§ WHAT THIS TASK INVOLVES
Pull out each line of the data that includes the word "bodies".

-- start DATASET EXTRACT --

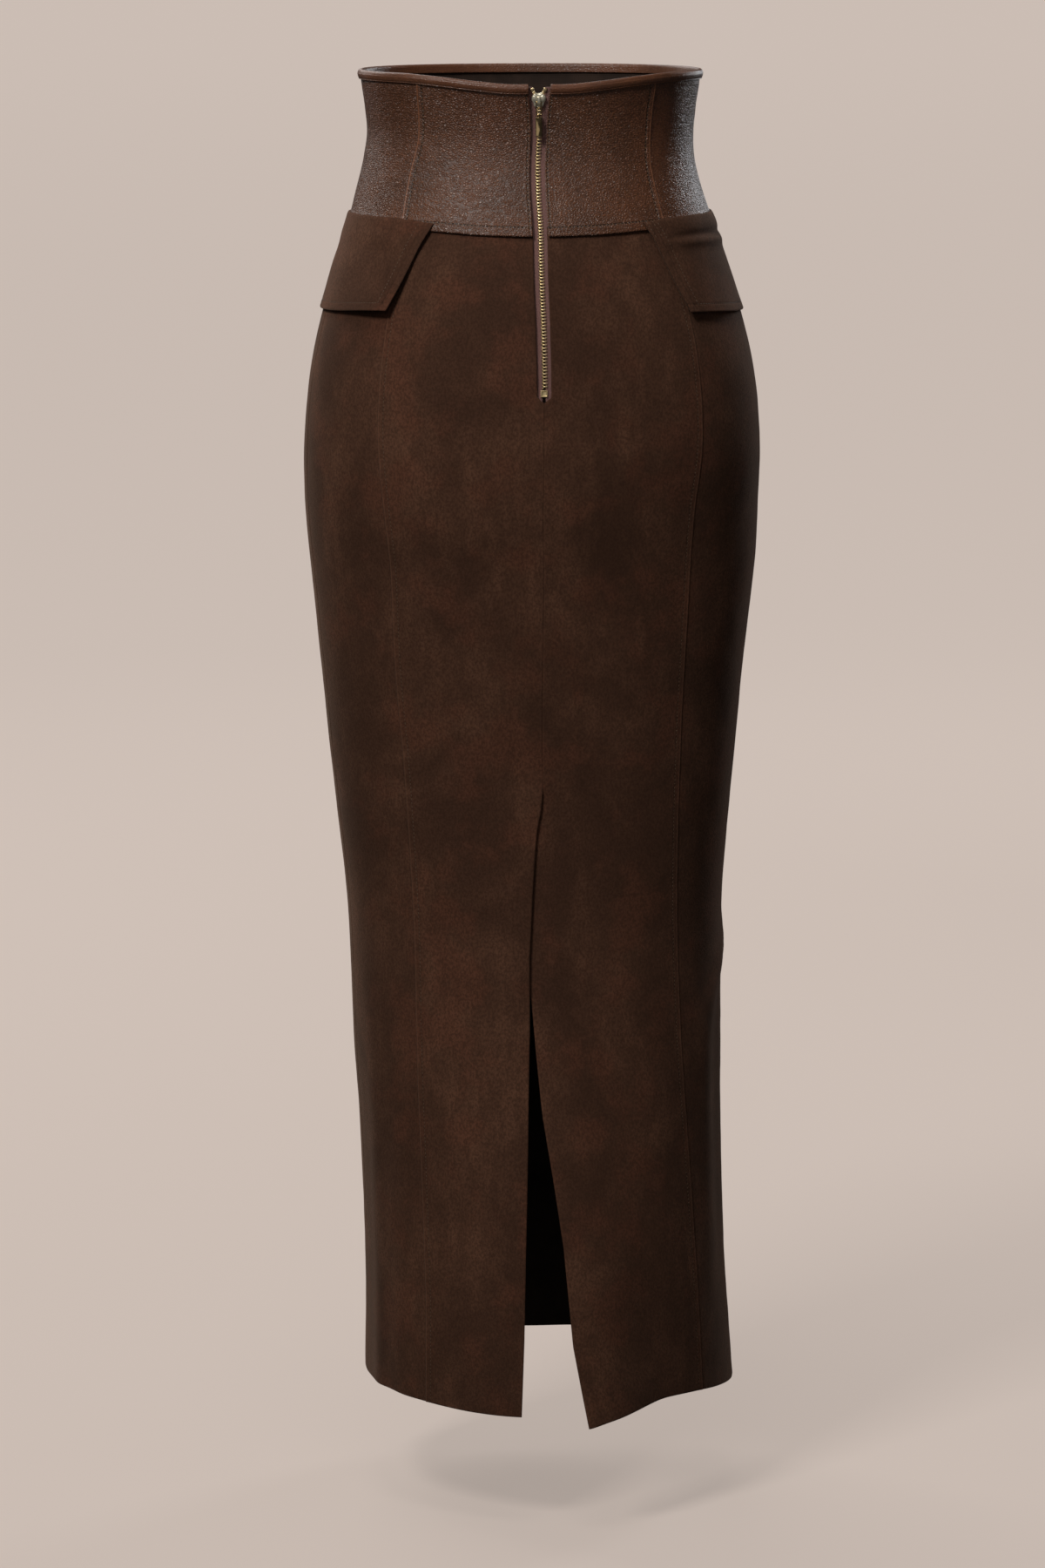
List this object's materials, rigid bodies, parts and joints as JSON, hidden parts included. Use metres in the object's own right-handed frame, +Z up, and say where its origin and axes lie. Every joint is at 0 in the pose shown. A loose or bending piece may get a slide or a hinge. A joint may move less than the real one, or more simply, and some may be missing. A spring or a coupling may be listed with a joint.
{
  "type": "maxi skirt",
  "caption": "Worn-form column maxi skirt in dark suede with a high leather corset waist, side pocket flaps, an exposed back zip and a long back slit.",
  "frame": {"origin": "centre of the natural waist, the narrowest ring, where the wearer holds the skirt up", "axes": "+Z up along the skirt, front facing -Y, zip and slit at +Y, +X towards the wearer's left"},
  "size_m": [0.3635, 0.3247, 1.0604],
  "materials": {
    "leather": "pebbled semi-gloss brown leather",
    "suede": "dark brown napped suede, matt",
    "tape": "ribbed mauve-brown woven zip tape",
    "zip_metal": "polished pale gold"
  },
  "bodies": {
    "skirt": {"leather_back_left": "leather", "leather_back_right": "leather", "leather_side_left": "leather", "leather_side_right": "leather", "leather_front": "leather", "binding_back_left": "leather", "binding_back_right": "leather", "binding_front": "leather", "skirt_back_left": "suede", "skirt_back_right": "suede", "skirt_side_left": "suede", "skirt_side_right": "suede", "skirt_front": "suede", "flap_left": "suede", "flap_right": "suede", "zip_tape_left": "tape", "zip_tape_right": "tape", "zip_chain": "zip_metal", "zip_slider": "zip_metal", "zip_stop_bottom": "zip_metal", "zip_stop_left": "zip_metal", "zip_stop_right": "zip_metal"},
    "pull_link": {"zip_link": "zip_metal"},
    "pull_bar": {"zip_bar": "zip_metal"}
  },
  "joints": [
    {"name": "link_swing", "type": "hinge", "parent": "skirt", "child": "pull_link", "pos_m": [0, 0.09394, 0.02875], "axis": [1, 0, 0], "range_deg": [-6, 150]},
    {"name": "bar_swing", "type": "hinge", "parent": "pull_link", "child": "pull_bar", "pos_m": [0, 0.09394, 0.01855], "axis": [1, 0, 0], "range_deg": [-5, 120]}
  ]
}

-- end DATASET EXTRACT --

§ EXPECTED ANSWER
List this object's materials, rigid bodies, parts and joints as JSON, hidden parts included. Use metres in the object's own right-handed frame, +Z up, and say where its origin and axes lie. Every joint is at 0 in the pose shown. A loose or bending piece may get a slide or a hinge. A joint may move less than the real one, or more simply, and some may be missing. A spring or a coupling may be listed with a joint.
  "bodies": {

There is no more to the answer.